Поэзия располагает очень немногими чисто музыкальными средствами. Человеческая речь использует крайне мало чистых тонов, её диапазон весьма ограничен, к тому же сами тоны (гласные) сопровождаются сложными шипящими. Строфическая и ритмическая структура стиха лишь отчасти может компенсировать это. Но зато поэзия превосходит музыку тем, что с помощью языка способна управлять всем запасом чувственных образов, какие только есть в нашей душе, и с помощью этих образов вызывать бесконечно большее количество и разнообразие переживаний, чем музыка. Возьмём, к примеру, как Шевченко изображает тяжёлую задумчивость узника, в которой перемешиваются тоска по утраченной свободе, упрёки себе, тихая покорность судьбе:

За думою дума роем вылетает,

Одна давит сердце, другая терзает,

А третья тихо-тихонечко плачет

В самом сердце — может, даже Бог не видит.

Как видим, основной мотив — чисто музыкальный: изображение определённого душевного состояния. Композитор разобрал бы этот мотив на музыкальные части: основную, торжественную мелодию, к которой внезапно присоединяются жалобные, даже пронзительные ноты; затем — фрагмент какой-то радостной темы и вновь — возвращение к основной скорбной линии, а завершение — диминуэндо. Поэт достигает этой цели, поочерёдно задевая разные наши чувства. В первой строке он показывает рой каких-то неуловимых существ, улетающих вдаль; во второй — он затрагивает чувство осязания; в третьей — мы слышим тихий плач и т. д. И хотя читатель, следуя за поэтом, и не осознаёт, куда он его ведёт, а просто воспринимает отдельные импульсы его слов, — он не заметит, как, прочитав эти строки, почувствует именно то состояние, в каком находился поэт, сочиняя их, или в каком он хотел видеть своего читателя.

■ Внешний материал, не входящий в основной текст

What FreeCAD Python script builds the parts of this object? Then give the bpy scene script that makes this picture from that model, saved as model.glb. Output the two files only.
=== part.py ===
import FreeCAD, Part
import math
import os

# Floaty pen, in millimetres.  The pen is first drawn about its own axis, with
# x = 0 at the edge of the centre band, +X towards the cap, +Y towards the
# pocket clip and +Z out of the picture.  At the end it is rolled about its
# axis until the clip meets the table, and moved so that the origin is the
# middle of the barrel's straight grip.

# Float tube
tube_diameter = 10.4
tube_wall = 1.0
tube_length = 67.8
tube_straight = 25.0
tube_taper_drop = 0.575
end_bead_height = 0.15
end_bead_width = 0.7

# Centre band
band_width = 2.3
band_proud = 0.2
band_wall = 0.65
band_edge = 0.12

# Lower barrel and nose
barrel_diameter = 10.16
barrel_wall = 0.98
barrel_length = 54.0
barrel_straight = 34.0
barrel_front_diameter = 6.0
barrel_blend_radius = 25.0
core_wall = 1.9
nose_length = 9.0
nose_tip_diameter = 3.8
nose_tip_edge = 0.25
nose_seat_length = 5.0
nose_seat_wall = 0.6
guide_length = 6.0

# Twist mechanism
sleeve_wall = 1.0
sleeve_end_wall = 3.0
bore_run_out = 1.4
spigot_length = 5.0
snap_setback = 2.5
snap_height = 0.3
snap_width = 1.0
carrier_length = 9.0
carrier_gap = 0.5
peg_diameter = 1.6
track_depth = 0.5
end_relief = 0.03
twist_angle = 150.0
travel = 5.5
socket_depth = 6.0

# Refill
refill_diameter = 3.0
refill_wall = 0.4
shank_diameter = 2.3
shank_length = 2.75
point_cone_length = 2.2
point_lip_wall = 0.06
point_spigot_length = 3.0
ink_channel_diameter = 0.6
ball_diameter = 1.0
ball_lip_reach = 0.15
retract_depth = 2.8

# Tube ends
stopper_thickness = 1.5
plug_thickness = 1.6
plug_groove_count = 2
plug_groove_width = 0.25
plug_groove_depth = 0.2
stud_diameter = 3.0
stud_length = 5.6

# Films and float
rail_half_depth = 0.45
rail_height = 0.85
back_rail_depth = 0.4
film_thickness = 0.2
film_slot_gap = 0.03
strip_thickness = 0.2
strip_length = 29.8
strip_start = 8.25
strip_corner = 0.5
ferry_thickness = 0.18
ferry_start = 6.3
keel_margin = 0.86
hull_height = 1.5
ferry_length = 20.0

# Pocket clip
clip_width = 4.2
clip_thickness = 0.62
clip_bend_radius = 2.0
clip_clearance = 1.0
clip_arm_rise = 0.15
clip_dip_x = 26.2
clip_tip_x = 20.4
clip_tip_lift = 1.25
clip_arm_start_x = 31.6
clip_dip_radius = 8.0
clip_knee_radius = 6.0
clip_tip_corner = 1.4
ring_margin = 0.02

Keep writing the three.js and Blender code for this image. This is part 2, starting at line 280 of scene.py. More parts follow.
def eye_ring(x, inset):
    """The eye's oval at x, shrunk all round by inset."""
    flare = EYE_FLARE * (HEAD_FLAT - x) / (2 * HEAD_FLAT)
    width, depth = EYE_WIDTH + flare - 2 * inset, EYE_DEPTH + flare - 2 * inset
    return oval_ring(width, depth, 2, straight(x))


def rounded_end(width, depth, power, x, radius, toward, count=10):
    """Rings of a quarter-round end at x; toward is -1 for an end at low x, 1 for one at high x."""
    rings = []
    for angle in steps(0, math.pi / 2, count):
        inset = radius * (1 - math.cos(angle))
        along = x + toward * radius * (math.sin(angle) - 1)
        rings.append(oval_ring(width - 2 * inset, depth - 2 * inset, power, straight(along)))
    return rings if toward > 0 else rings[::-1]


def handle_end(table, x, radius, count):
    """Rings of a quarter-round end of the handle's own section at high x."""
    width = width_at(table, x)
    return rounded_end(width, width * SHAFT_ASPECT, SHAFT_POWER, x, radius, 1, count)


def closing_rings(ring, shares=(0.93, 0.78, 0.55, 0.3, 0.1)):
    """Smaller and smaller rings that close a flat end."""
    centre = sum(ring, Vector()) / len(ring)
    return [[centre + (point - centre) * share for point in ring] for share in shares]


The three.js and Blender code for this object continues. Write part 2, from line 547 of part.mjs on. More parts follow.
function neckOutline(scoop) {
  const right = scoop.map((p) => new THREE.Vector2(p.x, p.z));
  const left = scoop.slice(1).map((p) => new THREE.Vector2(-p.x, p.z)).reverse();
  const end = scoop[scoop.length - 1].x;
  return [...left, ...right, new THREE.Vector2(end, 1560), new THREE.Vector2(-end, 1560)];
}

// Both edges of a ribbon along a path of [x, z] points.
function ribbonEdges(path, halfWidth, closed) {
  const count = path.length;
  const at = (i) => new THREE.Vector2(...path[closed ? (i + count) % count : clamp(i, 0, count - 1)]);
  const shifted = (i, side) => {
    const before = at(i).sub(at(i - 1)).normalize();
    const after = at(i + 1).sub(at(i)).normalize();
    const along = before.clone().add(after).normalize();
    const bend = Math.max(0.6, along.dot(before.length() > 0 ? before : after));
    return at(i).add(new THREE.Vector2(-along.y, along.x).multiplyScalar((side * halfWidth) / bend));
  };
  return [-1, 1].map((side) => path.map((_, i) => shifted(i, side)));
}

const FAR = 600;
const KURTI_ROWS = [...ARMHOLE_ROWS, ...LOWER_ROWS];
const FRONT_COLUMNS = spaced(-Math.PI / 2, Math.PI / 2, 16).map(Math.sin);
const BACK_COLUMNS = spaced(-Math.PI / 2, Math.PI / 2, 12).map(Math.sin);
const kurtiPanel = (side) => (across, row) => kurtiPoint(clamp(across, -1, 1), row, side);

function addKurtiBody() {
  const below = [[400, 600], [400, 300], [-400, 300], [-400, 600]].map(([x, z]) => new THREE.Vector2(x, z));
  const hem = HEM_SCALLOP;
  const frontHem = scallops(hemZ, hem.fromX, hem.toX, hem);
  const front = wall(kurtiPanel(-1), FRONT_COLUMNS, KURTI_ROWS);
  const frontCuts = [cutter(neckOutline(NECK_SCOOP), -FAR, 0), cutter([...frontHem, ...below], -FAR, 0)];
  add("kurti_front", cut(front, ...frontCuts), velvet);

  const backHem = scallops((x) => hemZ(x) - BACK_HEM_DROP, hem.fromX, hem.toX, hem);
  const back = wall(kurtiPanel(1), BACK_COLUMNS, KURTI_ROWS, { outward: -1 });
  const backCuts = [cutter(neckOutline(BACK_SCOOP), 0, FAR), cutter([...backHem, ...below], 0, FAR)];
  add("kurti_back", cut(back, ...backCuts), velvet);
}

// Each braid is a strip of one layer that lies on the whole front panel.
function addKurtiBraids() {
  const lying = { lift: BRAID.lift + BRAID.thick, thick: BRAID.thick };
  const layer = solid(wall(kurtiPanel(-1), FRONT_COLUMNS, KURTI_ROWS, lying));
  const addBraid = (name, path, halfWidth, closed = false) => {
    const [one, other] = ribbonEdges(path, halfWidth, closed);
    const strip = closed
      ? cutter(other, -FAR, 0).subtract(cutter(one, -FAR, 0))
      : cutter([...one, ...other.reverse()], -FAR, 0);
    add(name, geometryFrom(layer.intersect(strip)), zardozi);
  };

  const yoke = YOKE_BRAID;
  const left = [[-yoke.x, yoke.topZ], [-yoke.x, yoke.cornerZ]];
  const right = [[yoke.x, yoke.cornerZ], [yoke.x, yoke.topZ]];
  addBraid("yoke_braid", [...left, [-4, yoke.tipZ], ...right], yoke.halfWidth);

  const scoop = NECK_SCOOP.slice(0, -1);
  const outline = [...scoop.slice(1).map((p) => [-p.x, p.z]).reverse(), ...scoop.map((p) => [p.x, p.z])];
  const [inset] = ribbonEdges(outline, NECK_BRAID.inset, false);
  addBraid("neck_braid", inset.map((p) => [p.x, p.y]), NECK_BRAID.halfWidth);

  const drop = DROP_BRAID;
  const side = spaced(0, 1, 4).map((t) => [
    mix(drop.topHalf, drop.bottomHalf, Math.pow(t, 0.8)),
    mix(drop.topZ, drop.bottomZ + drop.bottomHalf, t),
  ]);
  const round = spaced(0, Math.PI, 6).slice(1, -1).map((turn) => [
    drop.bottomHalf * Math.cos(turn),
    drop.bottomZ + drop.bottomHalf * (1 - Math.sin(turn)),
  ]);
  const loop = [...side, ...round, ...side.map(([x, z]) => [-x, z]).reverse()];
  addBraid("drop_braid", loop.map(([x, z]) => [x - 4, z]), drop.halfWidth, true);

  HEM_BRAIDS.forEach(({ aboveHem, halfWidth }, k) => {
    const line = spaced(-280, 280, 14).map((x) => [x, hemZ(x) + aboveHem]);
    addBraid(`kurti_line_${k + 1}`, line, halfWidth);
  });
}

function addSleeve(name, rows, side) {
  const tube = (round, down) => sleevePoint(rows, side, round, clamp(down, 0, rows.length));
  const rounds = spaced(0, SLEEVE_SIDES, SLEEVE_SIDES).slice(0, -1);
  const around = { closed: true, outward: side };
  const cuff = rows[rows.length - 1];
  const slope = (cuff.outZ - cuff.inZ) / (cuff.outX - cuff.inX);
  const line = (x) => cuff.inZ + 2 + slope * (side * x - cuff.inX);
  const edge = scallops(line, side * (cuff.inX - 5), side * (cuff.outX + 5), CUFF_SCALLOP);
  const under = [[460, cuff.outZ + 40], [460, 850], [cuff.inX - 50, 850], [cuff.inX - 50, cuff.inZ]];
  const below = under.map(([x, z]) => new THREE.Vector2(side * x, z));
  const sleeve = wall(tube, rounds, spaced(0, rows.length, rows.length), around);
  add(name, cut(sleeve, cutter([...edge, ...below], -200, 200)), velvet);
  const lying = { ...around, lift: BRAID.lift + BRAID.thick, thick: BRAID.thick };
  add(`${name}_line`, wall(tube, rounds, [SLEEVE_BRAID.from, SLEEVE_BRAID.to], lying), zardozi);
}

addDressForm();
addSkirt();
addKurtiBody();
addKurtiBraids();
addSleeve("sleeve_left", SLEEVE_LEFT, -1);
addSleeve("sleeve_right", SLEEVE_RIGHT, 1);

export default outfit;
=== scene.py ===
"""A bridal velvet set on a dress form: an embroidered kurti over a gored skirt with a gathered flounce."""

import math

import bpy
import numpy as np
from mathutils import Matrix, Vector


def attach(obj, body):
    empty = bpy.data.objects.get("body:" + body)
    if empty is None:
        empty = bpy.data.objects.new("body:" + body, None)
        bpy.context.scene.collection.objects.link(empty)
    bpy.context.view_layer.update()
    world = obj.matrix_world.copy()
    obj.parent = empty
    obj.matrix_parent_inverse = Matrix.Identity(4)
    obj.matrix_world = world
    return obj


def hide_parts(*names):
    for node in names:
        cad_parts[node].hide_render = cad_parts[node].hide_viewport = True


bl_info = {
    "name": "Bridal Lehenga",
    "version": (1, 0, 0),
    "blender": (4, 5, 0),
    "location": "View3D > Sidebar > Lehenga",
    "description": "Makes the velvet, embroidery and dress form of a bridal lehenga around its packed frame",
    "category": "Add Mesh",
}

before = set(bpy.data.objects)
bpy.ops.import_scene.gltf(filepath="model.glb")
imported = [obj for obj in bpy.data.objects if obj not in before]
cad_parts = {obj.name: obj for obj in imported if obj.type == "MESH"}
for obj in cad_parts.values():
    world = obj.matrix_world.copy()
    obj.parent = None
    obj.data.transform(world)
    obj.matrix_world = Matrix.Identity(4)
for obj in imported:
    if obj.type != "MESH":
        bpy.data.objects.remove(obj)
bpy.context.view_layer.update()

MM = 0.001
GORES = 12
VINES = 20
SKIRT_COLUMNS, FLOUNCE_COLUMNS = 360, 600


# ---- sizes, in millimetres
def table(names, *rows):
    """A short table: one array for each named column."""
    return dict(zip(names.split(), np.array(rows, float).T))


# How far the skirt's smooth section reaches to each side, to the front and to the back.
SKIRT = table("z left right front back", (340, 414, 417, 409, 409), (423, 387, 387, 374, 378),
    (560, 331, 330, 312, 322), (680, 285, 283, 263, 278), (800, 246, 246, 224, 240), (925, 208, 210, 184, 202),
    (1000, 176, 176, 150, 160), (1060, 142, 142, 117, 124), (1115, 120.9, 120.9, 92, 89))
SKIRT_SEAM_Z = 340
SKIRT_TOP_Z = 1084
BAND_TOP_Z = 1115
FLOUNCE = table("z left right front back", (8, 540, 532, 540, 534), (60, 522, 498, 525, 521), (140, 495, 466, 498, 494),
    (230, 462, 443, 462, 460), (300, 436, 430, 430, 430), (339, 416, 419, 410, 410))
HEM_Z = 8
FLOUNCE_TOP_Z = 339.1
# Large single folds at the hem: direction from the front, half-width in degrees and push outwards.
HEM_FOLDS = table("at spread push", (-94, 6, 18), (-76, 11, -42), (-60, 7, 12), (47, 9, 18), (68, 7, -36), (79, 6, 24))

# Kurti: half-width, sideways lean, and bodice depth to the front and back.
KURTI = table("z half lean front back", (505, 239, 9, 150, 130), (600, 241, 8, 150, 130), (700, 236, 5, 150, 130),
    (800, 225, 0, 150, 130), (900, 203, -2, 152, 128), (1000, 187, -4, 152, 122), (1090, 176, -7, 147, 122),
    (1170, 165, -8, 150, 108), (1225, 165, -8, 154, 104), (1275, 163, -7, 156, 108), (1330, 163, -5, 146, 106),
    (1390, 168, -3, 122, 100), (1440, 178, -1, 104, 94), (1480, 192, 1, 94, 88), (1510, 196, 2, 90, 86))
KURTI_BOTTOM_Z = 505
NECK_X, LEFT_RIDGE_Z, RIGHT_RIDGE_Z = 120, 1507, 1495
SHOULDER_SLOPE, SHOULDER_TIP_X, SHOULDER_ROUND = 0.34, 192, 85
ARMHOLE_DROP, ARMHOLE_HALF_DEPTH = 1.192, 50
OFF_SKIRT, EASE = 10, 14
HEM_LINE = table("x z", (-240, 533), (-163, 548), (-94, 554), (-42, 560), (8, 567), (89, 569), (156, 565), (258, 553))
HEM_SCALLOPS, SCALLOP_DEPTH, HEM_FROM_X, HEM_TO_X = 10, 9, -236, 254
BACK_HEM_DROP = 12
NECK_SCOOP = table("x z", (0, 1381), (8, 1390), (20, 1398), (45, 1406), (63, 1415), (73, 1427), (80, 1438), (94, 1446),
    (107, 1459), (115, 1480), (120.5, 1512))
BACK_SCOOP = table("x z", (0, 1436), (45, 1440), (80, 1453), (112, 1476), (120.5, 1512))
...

Возьмём ещё один пример, где поэт пытается проникнуть в чисто музыкальную область — в сферу неясных чувств, общего душевного упадка, не проявляющегося никакой физической болью, но всё же мучающего и изнуряющего душу, словно предчувствие великой беды. Музыка прекрасно умеет передавать такие настроения и вызывать их в душе слушателей; поэзия же, уже тем, что оперирует словами, каждое из которых имеет определённое значение и в большинстве своём вызывает конкретные образы, плохо подходит для изображения подобных состояний, а если и пытается, то вынуждена использовать разнообразные средства. Посмотрим, как это делает Шевченко:

Я не болею, не дай Бог,

Но что-то видит моё око,

И сердце ждёт чего-то, болит,

Болит, и плачет, и не спит,

Словно дитя голодное ночью.

Присмотримся к этим удивительным строкам! В первой описано физическое состояние поэта — но как? С помощью двух отрицаний. Мы понимаем его, но наше воображение не получает никакого зримого образа. Во второй строке поэт как бы апеллирует к нашему зрению, но снова не даёт никакой картины; зрительный нерв возбужден, зрачок расширяется, но не видит ничего. В третьей строке он так же касается нашего внутреннего чувства: сердце чего-то ждёт, бьётся чаще — и снова никакого пластичного образа. Это напряжение нарастает до ощущения неясной боли. Лишь один орган чувств получает более определённый импульс — слух. Он улавливает далёкий, грустный, монотонный голос — как будто плач голодного ребёнка ночью. Этот голос сам по себе, даже без предварительной подготовки, мог бы вызвать у нас грустное и тяжёлое настроение, если бы поэт мог передать его так чётко и сильно, как композитор. Но именно потому, что он не может сделать этого напрямую, он достигает цели косвенно, другими, присущими поэзии средствами: он вызывает в нас нервное беспокойство, расширение зрачков, учащённое сердцебиение, ощущение смутной боли — так, что единственный пластичный образ, который он даёт нашему воображению — плачущего от голода ребёнка — приобретает особую силу и словно подавляет все прочие.

Стоит также взглянуть на ещё одну особенность как музыки, так и поэзии — изображение тишины. Переход от громких звуков к всё более тихим, градация этой тишины до предела, на котором ухо ещё различает звук, — это именно сфера музыки; поэзия такими средствами не располагает и может лишь слабо конкурировать с ней в этом.